Defect tracking is the structured process that makes this possible. It connects QA teams, developers, and project managers around a shared system for identifying, documenting, prioritizing, and resolving software defects across the entire development lifecycle.
This article covers how defect tracking works in practice, the stages of the defect lifecycle, defect severity versus priority classification, the tools teams use, and the metrics that show whether the process is actually working. Whether you’re building a software system from scratch or managing an existing product, this is the process that keeps quality from slipping through the cracks.
What is Defect Tracking
Defect tracking is the process of identifying, documenting, and managing bugs or errors found during software testing so they can be resolved before a product reaches end users.
It runs across the entire software development process.

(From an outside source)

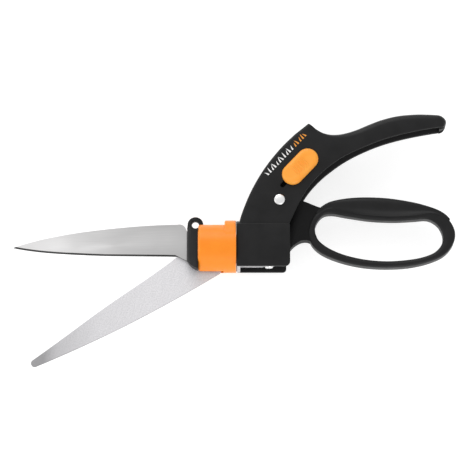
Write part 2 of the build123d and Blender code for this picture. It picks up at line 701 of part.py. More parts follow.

Every software project produces defects. That’s not a failure of the team. It’s a reality of building complex systems where thousands of lines of code interact with each other, with third-party libraries, and with unpredictable user behavior.
The Consortium for Information and Software Quality (CISQ) reported that poor software quality cost US companies over $2.08 trillion in a single year. A big portion of that comes from defects caught too late or not caught at all.
Defect tracking gives QA teams, developers, and project managers a shared system to log issues, assign ownership, set priority, and monitor resolution status. Without it, bugs slip through. Teams argue about what’s fixed and what’s not. Releases get delayed.
Some people use “bug tracking” and “defect tracking” interchangeably. Technically, a defect is any deviation from the expected behavior defined in the software requirement specification. A bug is a coding error that causes a defect. An error is the human mistake that introduced the bug.
In practice, most teams don’t split hairs over this. They track everything in the same system and call it whatever feels natural.
The goal stays the same: catch problems early, fix them fast, and make sure they don’t come back.
How Does the Defect Tracking Process Work
The defect tracking process follows a structured sequence from the moment a tester spots an issue to the point where that issue is confirmed fixed and closed in the tracking system.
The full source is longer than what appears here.